### Exercise aim
Wherever the string "FreeCAD" appears in a line, extract that line.

### Data provided
■ ■ ■

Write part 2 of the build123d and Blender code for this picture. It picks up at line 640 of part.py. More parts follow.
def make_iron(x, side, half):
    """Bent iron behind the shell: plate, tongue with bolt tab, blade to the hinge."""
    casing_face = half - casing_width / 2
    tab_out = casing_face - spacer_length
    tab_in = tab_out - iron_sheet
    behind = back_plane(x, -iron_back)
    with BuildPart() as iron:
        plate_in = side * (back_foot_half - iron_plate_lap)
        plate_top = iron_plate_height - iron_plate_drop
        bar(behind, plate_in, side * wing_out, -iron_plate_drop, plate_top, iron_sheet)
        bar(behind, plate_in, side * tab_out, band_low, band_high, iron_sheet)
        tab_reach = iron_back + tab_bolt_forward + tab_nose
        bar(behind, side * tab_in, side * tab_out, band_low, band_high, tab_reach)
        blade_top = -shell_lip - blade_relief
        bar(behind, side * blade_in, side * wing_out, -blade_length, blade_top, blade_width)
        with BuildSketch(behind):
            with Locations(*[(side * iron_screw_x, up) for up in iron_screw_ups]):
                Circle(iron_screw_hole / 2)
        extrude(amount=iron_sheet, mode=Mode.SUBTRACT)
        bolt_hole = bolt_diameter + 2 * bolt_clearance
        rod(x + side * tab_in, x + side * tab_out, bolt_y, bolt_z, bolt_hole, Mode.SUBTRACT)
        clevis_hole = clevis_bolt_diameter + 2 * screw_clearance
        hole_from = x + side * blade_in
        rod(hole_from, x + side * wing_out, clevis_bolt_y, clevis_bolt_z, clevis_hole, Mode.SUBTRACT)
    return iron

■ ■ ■

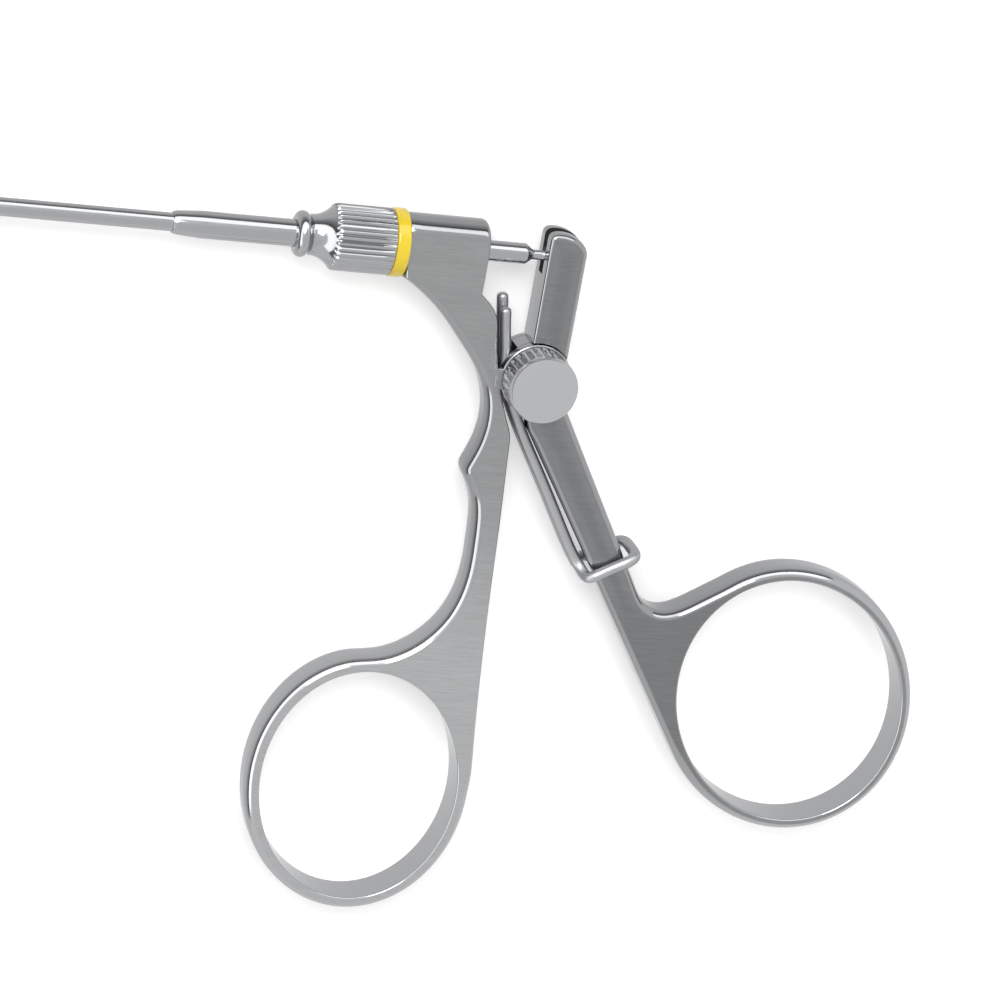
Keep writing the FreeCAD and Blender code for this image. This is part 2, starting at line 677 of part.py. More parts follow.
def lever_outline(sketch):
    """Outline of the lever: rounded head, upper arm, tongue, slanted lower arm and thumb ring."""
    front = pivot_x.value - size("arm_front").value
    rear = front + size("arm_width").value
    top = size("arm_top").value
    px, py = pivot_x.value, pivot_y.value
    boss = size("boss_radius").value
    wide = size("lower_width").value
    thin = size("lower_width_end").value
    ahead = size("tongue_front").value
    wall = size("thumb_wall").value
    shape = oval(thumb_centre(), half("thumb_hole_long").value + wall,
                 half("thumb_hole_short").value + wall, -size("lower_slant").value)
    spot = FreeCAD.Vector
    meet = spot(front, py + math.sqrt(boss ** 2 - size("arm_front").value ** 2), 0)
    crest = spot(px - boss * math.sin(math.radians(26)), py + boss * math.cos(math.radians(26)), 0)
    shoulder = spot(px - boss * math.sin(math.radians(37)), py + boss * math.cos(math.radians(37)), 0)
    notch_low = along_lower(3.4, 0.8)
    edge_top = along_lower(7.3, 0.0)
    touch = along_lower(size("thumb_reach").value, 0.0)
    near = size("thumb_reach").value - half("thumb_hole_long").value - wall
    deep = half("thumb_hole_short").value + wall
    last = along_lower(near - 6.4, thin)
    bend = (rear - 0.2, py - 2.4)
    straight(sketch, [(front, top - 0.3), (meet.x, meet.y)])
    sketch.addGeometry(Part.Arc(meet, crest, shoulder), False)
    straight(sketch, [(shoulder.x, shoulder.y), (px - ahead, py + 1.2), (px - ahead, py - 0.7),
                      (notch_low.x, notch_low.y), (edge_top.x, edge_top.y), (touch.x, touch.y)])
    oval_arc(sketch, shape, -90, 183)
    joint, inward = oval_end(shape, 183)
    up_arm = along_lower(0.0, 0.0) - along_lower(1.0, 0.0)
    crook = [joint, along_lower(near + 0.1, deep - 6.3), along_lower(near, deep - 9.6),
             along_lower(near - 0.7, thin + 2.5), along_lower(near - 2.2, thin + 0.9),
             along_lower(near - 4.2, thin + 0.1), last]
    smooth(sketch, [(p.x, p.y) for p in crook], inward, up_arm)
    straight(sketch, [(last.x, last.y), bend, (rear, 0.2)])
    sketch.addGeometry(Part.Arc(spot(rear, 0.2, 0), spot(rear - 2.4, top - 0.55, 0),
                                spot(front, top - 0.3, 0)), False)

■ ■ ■

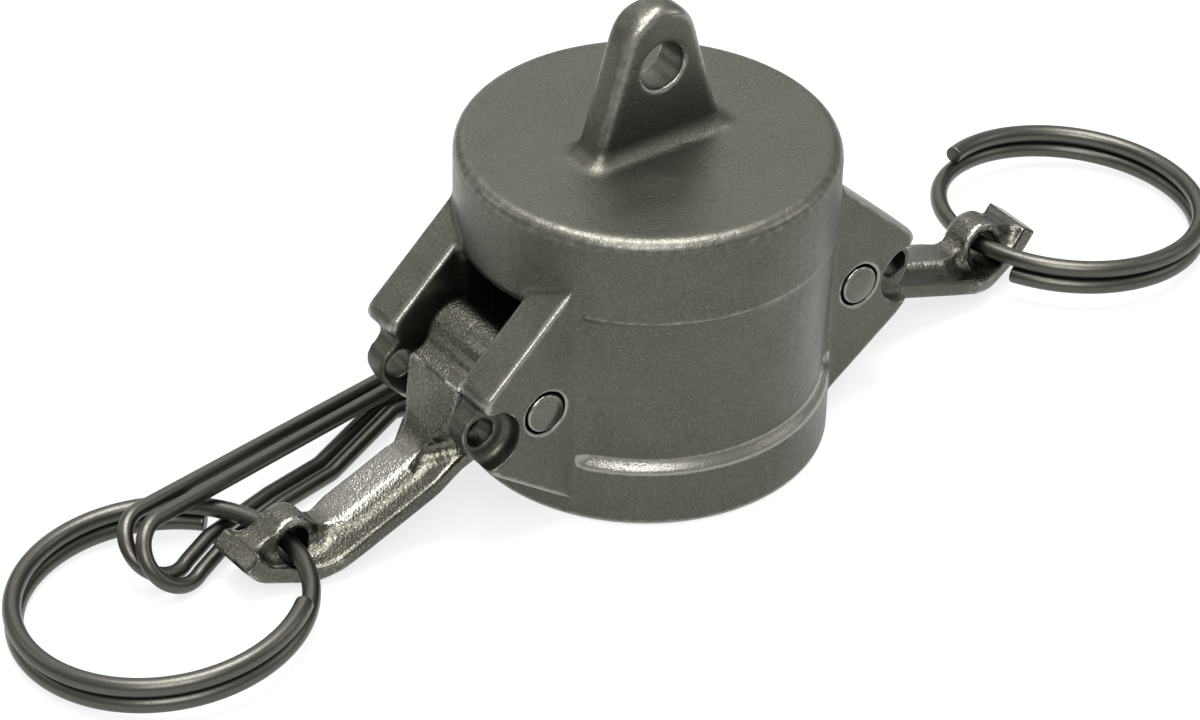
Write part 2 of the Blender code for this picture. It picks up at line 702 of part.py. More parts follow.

■ ■ ■

### Correct answer
Keep writing the FreeCAD and Blender code for this image. This is part 2, starting at line 677 of part.py. More parts follow.
    spot = FreeCAD.Vector